Instruction:
Establish how many lines in the material include the string "scene" and report it as a lone number.

Dataset section:
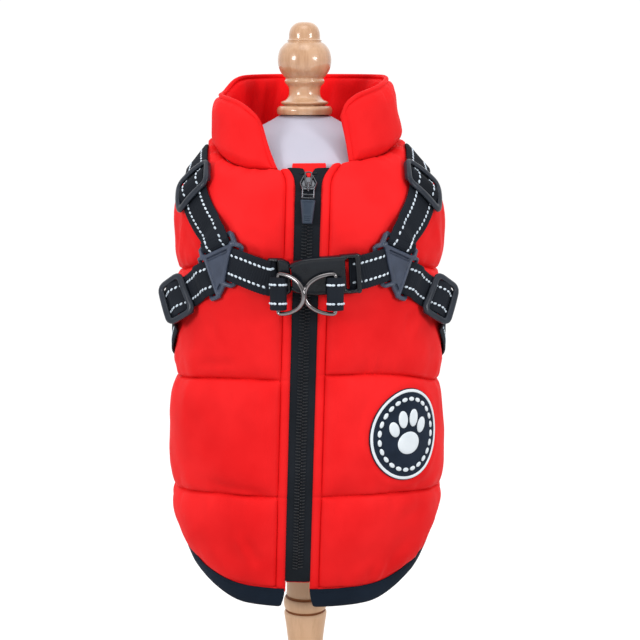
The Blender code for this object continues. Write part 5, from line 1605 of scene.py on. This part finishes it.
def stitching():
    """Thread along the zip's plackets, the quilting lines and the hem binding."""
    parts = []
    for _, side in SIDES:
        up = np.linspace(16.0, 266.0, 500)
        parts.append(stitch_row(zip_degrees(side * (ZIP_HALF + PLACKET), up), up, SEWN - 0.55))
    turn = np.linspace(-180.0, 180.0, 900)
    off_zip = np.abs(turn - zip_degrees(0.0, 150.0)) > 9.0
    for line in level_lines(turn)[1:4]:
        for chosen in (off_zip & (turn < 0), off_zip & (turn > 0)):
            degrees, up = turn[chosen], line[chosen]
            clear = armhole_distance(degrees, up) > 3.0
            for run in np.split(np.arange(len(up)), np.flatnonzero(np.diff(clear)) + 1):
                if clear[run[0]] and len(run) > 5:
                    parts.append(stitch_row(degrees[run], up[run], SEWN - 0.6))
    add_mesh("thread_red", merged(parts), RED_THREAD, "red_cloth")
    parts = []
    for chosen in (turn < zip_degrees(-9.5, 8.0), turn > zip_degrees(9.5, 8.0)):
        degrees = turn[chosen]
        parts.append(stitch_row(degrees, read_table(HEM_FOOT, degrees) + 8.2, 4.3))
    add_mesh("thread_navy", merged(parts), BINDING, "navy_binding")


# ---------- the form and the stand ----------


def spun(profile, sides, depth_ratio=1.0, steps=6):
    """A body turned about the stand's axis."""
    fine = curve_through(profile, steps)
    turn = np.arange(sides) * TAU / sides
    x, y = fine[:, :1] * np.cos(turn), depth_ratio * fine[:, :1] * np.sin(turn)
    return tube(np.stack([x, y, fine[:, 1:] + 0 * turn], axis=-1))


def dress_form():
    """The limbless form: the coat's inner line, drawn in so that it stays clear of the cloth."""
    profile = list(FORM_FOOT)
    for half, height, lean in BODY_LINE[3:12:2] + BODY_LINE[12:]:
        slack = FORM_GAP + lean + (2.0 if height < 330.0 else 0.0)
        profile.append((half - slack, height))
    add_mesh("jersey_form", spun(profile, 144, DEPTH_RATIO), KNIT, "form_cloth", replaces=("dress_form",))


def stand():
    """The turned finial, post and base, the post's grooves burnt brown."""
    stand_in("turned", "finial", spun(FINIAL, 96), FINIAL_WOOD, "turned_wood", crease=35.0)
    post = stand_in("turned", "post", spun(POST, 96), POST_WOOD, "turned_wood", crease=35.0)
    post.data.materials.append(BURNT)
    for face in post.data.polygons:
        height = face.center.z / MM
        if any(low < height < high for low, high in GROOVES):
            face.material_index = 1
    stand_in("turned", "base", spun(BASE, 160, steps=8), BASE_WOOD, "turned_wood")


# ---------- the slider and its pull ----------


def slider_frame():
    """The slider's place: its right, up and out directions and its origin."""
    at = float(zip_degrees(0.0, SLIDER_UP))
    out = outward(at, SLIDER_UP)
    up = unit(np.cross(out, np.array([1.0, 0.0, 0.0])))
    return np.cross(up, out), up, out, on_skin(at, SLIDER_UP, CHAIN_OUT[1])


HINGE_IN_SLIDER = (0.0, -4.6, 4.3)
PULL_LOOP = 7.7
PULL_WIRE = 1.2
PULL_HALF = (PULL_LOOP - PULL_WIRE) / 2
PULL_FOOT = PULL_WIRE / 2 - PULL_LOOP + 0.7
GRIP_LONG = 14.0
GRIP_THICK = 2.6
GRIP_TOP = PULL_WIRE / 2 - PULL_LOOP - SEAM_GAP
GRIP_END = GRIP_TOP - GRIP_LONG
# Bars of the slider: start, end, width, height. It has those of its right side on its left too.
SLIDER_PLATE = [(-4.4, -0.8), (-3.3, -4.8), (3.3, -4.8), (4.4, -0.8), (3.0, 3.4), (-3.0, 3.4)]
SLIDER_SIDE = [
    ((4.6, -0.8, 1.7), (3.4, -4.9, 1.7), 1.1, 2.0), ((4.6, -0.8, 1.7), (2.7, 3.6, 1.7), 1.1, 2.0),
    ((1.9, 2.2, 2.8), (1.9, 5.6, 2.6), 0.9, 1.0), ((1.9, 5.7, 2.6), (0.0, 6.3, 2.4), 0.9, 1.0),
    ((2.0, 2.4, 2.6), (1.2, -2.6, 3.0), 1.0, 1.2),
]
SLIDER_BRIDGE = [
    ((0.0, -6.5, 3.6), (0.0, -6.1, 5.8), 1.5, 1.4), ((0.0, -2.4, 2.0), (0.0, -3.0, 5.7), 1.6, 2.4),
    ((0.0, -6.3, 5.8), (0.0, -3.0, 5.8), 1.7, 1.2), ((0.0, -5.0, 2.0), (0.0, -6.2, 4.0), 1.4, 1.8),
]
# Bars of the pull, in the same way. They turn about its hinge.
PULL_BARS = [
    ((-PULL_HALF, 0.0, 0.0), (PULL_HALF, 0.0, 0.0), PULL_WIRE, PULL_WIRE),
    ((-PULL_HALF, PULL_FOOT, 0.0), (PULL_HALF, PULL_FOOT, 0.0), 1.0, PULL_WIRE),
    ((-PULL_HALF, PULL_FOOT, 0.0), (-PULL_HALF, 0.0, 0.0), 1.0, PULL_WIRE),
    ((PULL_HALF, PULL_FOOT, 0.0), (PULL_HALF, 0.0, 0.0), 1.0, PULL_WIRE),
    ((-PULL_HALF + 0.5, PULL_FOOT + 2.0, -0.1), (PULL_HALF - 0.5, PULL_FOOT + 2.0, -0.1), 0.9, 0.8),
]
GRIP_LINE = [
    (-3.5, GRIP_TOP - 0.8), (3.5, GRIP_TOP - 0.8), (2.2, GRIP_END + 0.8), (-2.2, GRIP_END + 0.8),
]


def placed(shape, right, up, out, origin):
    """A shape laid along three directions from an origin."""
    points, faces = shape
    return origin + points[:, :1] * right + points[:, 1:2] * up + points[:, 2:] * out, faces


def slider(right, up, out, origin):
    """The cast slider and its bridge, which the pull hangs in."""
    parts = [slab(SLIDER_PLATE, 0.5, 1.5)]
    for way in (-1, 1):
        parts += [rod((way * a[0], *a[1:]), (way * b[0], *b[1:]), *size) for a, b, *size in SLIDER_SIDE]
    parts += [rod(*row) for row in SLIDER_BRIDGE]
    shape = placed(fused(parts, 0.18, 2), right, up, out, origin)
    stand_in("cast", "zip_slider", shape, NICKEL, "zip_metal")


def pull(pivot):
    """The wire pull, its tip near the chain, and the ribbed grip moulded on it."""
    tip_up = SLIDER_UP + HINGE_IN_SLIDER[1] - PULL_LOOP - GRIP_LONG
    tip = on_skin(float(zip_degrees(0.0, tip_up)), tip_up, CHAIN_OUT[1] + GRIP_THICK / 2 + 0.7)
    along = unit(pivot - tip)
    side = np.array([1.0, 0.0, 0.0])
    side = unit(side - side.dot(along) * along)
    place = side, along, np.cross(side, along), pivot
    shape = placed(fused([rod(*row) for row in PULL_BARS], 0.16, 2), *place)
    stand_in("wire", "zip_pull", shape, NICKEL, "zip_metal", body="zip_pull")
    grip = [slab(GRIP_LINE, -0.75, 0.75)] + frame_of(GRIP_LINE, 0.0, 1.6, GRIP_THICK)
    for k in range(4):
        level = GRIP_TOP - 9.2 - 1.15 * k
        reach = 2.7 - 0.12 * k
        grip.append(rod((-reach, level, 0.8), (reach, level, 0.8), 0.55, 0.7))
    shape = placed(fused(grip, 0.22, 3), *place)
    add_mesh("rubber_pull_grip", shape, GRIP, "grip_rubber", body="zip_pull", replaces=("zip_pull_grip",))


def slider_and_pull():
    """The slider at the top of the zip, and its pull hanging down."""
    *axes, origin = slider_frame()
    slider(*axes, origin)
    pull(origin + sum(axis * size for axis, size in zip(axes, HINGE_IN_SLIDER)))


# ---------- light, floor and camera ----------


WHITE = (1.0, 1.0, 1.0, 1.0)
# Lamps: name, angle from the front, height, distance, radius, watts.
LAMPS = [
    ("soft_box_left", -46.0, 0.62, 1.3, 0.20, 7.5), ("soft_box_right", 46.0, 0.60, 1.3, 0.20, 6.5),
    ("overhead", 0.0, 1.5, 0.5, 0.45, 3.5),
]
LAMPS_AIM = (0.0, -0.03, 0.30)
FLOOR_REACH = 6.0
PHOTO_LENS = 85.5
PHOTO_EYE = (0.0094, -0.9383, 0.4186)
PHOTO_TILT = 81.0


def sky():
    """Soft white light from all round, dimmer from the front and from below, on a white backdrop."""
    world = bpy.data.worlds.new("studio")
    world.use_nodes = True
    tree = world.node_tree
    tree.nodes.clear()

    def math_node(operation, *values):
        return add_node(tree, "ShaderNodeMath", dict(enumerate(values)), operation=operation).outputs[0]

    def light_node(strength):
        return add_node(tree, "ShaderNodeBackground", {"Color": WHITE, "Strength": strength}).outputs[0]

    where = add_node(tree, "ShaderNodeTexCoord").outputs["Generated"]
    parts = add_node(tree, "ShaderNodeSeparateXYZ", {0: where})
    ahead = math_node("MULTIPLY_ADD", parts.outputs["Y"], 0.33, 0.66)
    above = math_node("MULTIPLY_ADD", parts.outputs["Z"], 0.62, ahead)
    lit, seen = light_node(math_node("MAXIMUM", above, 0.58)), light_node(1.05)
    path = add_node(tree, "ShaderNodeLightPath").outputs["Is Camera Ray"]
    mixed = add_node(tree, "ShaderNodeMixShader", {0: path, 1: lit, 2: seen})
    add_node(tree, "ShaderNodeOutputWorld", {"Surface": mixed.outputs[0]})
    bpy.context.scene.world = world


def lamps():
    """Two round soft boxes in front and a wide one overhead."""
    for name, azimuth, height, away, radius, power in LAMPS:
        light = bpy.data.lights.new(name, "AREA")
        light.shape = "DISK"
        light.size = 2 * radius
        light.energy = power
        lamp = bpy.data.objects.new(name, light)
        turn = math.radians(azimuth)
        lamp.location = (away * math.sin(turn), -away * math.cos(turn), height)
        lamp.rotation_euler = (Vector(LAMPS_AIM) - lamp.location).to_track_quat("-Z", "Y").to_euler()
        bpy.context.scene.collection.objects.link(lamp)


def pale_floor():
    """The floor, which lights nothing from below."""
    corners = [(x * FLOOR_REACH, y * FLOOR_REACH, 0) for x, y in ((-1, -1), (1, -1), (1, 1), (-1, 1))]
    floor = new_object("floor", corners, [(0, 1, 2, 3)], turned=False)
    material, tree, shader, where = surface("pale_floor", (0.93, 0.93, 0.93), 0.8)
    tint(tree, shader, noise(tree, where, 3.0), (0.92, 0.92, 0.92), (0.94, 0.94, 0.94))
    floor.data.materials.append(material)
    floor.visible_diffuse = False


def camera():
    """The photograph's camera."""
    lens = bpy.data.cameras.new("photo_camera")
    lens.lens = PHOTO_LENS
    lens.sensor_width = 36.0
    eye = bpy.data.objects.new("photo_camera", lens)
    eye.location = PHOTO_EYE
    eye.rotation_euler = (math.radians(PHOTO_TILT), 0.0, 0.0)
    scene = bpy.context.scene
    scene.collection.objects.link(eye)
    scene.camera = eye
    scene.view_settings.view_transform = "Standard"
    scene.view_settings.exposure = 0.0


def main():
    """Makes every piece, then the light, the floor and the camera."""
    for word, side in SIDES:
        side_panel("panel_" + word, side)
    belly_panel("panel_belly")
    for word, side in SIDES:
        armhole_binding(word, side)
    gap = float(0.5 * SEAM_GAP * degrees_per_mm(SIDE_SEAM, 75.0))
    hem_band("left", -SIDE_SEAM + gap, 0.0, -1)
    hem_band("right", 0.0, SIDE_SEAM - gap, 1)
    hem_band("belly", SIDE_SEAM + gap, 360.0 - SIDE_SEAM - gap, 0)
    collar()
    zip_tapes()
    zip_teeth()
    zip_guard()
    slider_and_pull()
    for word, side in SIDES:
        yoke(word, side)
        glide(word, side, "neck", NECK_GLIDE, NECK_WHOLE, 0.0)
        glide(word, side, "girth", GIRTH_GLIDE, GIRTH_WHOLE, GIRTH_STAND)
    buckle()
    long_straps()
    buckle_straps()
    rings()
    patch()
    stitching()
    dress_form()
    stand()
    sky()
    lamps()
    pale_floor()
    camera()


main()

Result:
8